# Carers Allowance award letter query?



## sherchar (18 Jun 2008)

I have just received my award letter informing me i've been awarded Carers Allowance from 26/06/08 letter is dated 12/06/08??  I will receive my 1st payment into my account on 3/7/08.  I also states any arrears from 26/6/08 to 2/7/08 will be sent to me.  I was under the impression my arrears would be backdated from 6 March when I originally applied?? 

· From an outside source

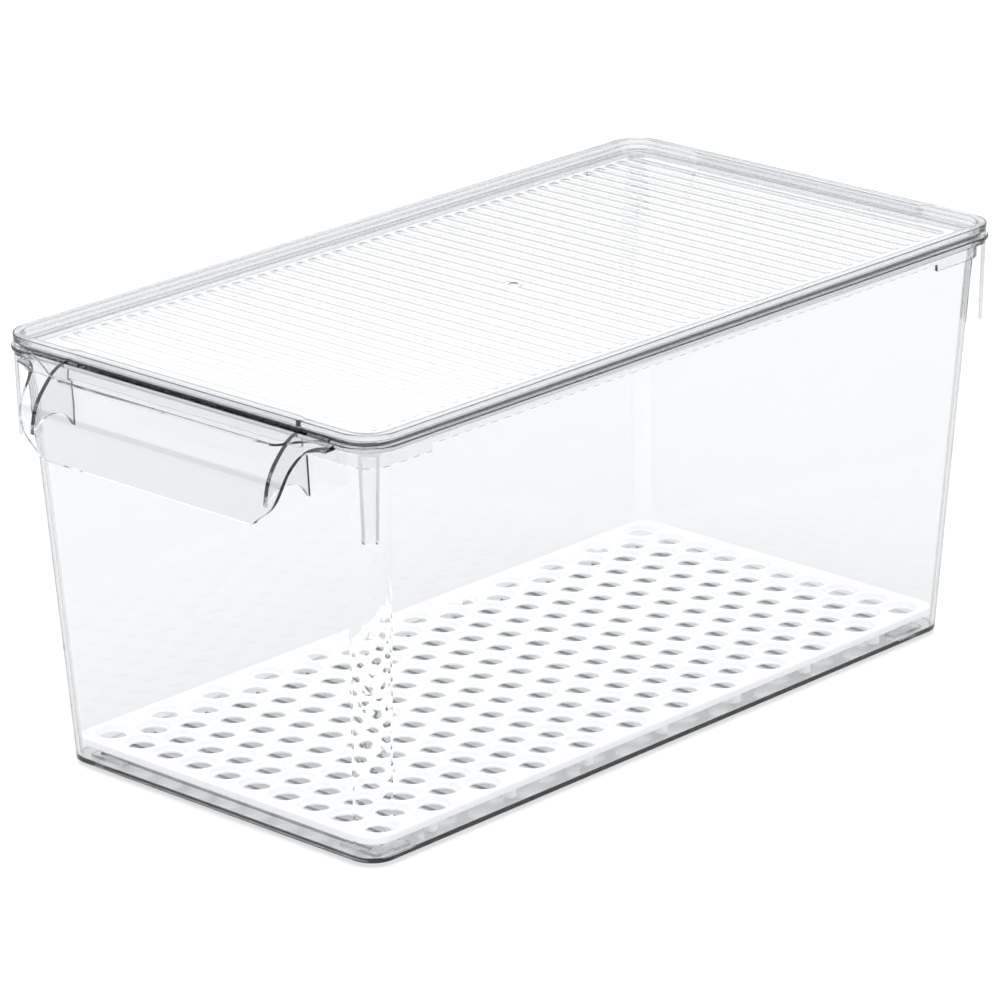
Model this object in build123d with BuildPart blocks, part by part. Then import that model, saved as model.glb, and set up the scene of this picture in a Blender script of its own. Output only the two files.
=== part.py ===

I tried to phone but apparently there is industrial action so no calls are being answered.  Does anyone know how this works??


----------



## Welfarite (18 Jun 2008)

*Re: Carers Allowance award letter query??*

Sounds strange that the claim was not awarded from date of application. At this stage, with the industrial action, there's little you can do. You could try writing but I'd imagine that will take ages for a reply. Better to sit it out until action is settled and then phone the number on the letter.


----------



## sherchar (18 Jun 2008)

*Re: Carers Allowance award letter query??*

yes thanks....thats what i thought...really strange that ive not been awarded it until another 2 weeks away?  i will let u know how i get on


----------



## Welfarite (18 Jun 2008)

*Re: Carers Allowance award letter query??*

Is there any significance about the date of 26/6/08? Would it be that the conditions for receipt of CA are not fulfilled until then? Are you on a SW payment at present? See here about overlapping payments, if so.


----------



## sherchar (18 Jun 2008)

*Re: Carers Allowance award letter query??*

No...all i can think of is that they received my application on 6 March but i know I applied at end Feb possibly 26th maybe it could just be a mistake??  I really hope so as I was depending on the back dated money as I have been kinda robbing peter to pay paul the past few months.


----------



## Welfarite (18 Jun 2008)

*Re: Carers Allowance award letter query??*

I could understand the date 26/6 being a date of current payment on a letter dated 12/6 as it would take that long to get payment set up amd processed on computer. So why do they say "arrears" from 26/6/ to 2/7 when that will be a first payment period? Are those dates hand-written? If so, maybe the person making out the letter was having a bad hair day and wrote down the current payment period rather than the arrears period?!?!


----------



## sherchar (18 Jun 2008)

*Re: Carers Allowance award letter query??*

yes it was a standardised letter with the dates hadwritten so maybe it is a genuine mistaken,


----------



## Swest (19 Jun 2008)

*Re: Carers Allowance award letter query??*

hey, i think that is a mistake, written wrong prob... i get d carers allowance and wen i got my back dated money it was back dated to the date that i put on the form.. so if u think it was the 26th feb i cant see why it wouldnt be back dated to then... heres a number i have for the carers department (01)8748444.. hope thats use to u... good luck in findin out!!!


----------



## fuzzylemon (30 Jul 2008)

*Re: Carers Allowance award letter query??*

Hi there, i was just wondering did you have to wait long before you got the backdated money? My first weekly payment is due in this weekend and i was hoping the back money would follow soon after.


----------